Riding the wave of Asia’s technological disruption
Technological advancements and innovations are having a profound impact on the way people live, interact and do business. They bring opportunities — not only for enhanced productivity, but also new products and services. Mobile apps have vastly improved people’s daily lives and are transforming entire economies. Innovations such as fintech, Internet of Things (IoT), big data, artificial intelligence, blockchain, and cloud computing are benefitting e-commerce, finance, education, and health care.
The application of digital and online technologies can be massive and has the potential to help emerging economies leapfrog development. Developing countries in Asia stand to benefit immensely from this new era.

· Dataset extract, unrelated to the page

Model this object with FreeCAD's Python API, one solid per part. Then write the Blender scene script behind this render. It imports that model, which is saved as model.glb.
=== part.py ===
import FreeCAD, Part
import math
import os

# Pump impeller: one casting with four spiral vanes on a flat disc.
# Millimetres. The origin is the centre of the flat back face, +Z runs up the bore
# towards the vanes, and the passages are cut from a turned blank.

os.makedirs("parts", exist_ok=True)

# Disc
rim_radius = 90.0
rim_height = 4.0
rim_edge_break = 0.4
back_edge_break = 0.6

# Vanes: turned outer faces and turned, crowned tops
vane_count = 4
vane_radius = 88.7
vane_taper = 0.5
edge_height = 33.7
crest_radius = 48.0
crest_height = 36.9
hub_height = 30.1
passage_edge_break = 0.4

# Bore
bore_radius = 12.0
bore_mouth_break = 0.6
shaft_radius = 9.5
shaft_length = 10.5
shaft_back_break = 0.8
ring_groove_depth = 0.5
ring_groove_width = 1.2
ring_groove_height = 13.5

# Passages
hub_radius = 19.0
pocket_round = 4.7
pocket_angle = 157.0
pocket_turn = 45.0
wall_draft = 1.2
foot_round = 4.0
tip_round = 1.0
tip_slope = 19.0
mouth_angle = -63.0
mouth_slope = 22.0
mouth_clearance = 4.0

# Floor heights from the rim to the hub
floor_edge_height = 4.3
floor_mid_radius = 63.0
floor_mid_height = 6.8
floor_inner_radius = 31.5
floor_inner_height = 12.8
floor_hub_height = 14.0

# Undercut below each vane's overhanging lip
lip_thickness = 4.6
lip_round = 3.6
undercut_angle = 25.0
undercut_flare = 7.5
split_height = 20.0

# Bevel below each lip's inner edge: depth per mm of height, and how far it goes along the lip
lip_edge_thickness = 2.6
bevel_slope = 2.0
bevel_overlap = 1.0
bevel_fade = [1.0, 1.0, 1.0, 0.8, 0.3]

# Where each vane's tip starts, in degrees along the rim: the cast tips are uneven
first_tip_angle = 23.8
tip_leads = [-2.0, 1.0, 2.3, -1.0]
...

To turn this potential into reality, Developing Asia has some work to do, because many countries are simply not ready. For example, less than half of the population in the region has access to the internet. Information and communication technologies (ICT) infrastructure is required to jumpstart the digital revolution.
The international development community has a crucial role in partnering with countries to build foundations. Governments alone do not have the resources, and the private sector often faces barriers to investment.
The Asian Development Bank (ADB) is addressing these challenges by assisting its developing member countries build ICT infrastructure, prioritizing areas that are not commercially viable. It believes that ICT can play a key role in achieving the Sustainable Development Goals and for the last 8 years, ADB has approved about 450 projects with ICT components across sectors. For example, ADB has helped establish submarine cable systems to improve the mobile telecoms networks of Palau, Solomon Islands, and Tonga. Moving forward, ADB will deliver integrated approaches in the areas of “smart cities”, “e-government”, and
“e-commerce”.
In Pakistan, ADB is supporting the extension of smart public transport systems in the Peshawar Sustainable Bus Rapid Transit Corridor Project. This includes diesel-hybrid “plug in” electric buses, Intelligent Transport Systems such as smart card-based fare collection and a real-time passenger information system, a bicycle sharing system, and the use of satellite imagery for engineering design.
This system will improve the quality of transportation service, air quality, and attract private sector investments.
Digital technologies also have an important role to play in the health sector. In Mongolia, ADB’s health sector projects are connecting health centers through ICT in five provinces and two districts of the capital, Ulaanbaatar. Before the project, patients had to travel to the provincial capital to seek medical treatment and all patient records were typed by health workers. Now local people no longer face these expensive trips and health workers just send patients’ medical histories to the province’s central database via the internet.
In Suva, Fiji, land records are still paper-based. In a small country like Fiji, where land is a valuable resource and 92 percent of land is ancestral domain, there is a need for an efficient, transparent information system to update and monitor land records, and create new ones.
Considering the unique features of the country, ADB is piloting a digital land registry using “blockchain” technology. Gaining traction in industries and governments, a blockchain acts as “an open, distributed ledger that can record transactions between two parties efficiently and in a verifiable and permanent way.
Many countries have started national initiatives to digitize their economies. Some examples are “Digital Thailand”, “Digital India”, “Taza Koom” in the Kyrgyz Republic, and “Digital Azerbaijan”. While these aspire to bring digital transformation, most developing countries recognize the need to address gaps in knowledge, experience, and capacity for their success.
Technological changes and advances can drive economic growth and improve standards of living. A recent ADB study found that these have transformed the 2 billion worker Asian labor market, creating 30 million jobs annually in industry and services over the last 25 years, driving up increases in productivity and wages, and reducing poverty.
If we use new technologies better, the benefits of the digital revolution could be massive. However, it remains to be seen, how these new technologies will play out across sectors of the economy. Some may consider these technologies to be “disruptive”, leading to “technological unemployment”. For example, there is considerable anxiety about how automation, robotics, ever-expanding computing power, and artificial intelligence will affect the availability of jobs, especially for moderately skilled workers carrying out tasks that can be automated or done by computers.
Governments will need to address the risk of workers being left behind by ensuring that they are protected from the downside of new technologies and able to take advantage of new opportunities.
Societies, institutions and policymakers will need to think carefully about issues such as skills development, re-training, and means to support workers displaced by disruptive technologies. Developing Asia needs to be well prepared to address apprehension and increase its gain from the technological revolution.